Effective management of flood events depends on a thorough understanding of regional geospatial characteristics, yet data visualization is rarely effectively integrated into the planning tools used by decision makers. This chapter considers publicly available data sets and data visualization techniques that can be adapted for use by all community planners and decision makers. A long short-term memory (LSTM) network is created to develop a univariate time series value for river stage prediction that improves the temporal resolution and accuracy of forecasts. This prediction is then tied to a corresponding spatial flood inundation profile in a geographic information system (GIS) setting. The intersection of flood profile and affected road segments can be easily visualized and extracted. Traffic decision makers can use these findings to proactively deploy re-routing measures and warnings to motorists to decrease travel-miles and risks such as loss of property or life.
- trend extraction
- spatial and temporal trends
Floods are the most frequently occurring natural disaster. A flood event occurs when stream flows exceed the natural or artificial confines at any point along a stream . This is often due to heavy rainfall, ocean waves coming on shore, rapid snow melting, or failure of manmade structures such as dams or levees . From 1998–2017, flood events affected more than two billion people globally . Disasters of this frequency and magnitude are typified by extreme costs to governments. In 2019, historic flooding across Missouri, Arkansas, and the Mississippi River basin resulted in an estimated cost of 20 billion dollars . These estimates typically do not reflect indirect costs such as added travel-miles and the subsequent loss of time. Further, floods are among the deadliest natural disasters. From 2010–2020, floods resulted in the fatalities of 1089 people in the United States . A majority of these deaths were comprised of motorists. Therefore, urban planners such as traffic decision makers are tasked with proactively deploying resources that minimize motorist risk exposure. At present, traffic decision makers rely on static flash flood inundation profiles related to discrete rainfall events. These profiles are often created through multiagency cooperation efforts such as . Some studies have begun to generate dynamic flood inundation data visualizations based on these profiles . Additionally, integrated approaches that use machine learning and geographic information systems (GIS) to track changes in critical infrastructure over time are emerging as powerful decision support tools . However, there is limited use of state-of-the-art time series prediction models to generate dynamic data visualizations in a GIS setting for improved flood management. This book chapter explores the integration of publicly available data and machine learning models to address this gap in the literature.

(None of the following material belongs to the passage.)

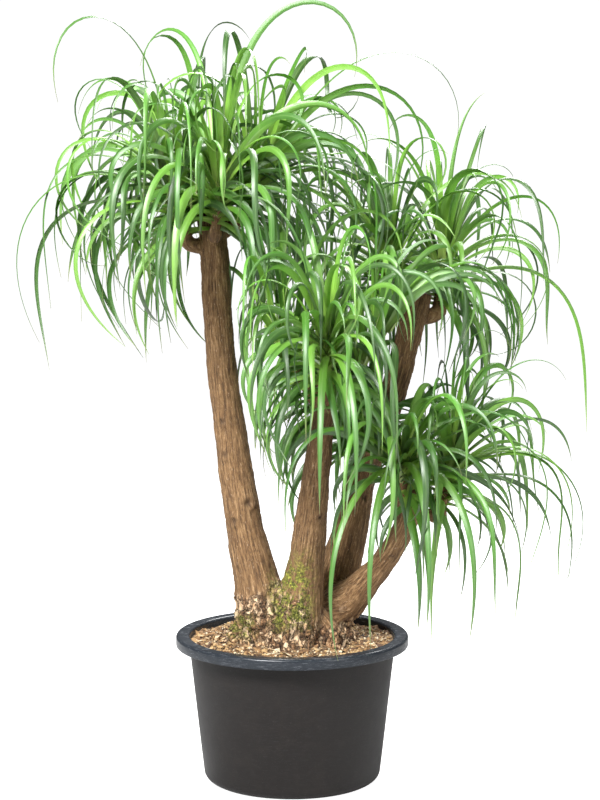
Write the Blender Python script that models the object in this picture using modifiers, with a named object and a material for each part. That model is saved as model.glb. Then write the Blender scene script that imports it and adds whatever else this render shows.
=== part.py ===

Precise determination of when and where to deploy re-routing measures is a complex task. One approach that improves planning effectiveness is to integrate time series characteristics of river behavior and corresponding spatial flood profile. In this chapter, a univariate time series prediction of river stage is conducted that improves the temporal resolution and accuracy of publicly available forecasts. This prediction is then tied to a corresponding spatial flood inundation profile in a GIS setting. The resulting geospatial deep learning model provides a data visualization tool that traffic decision makers can use to proactively manage road closures in the event that a flood is likely to occur. The first section provides an overview of relevant river behavior that causes flooding. State-of-the-art trend extraction and prediction techniques are then presented and tied to geospatial use cases. The methodology section presents the data used, time series prediction model selected, and geoprocessing procedures required for data visualization using GIS software. Next, an illustrative example is provided for a frequently flooded intersection in Missouri. A discussion section is provided that positions the findings in the context of improving traffic management in the event of a flood. Lastly, a conclusion is given that summarizes the key findings and outlines model limitations and future work.
2. A geospatial deep learning approach
Two key characteristics of streams that relate to flood events are stream stage and streamflow. Stream stage refers to height (ft) of the stream and streamflow corresponds to discharge (ft3/s) or alternatively, volumetric flowrate. Typically, governmental organization such as the United States Geological Survey maintain a network of sensors that monitor these characteristics over time for various stream segments. The National Weather Service classifies flood categories into four groups based on stream stage: Action Stage, Flood Stage, Moderate flood Stage, and Major Flood Stage . These values vary for a given segment of stream based on analysis of previous floods, local topography, and underlying geological properties.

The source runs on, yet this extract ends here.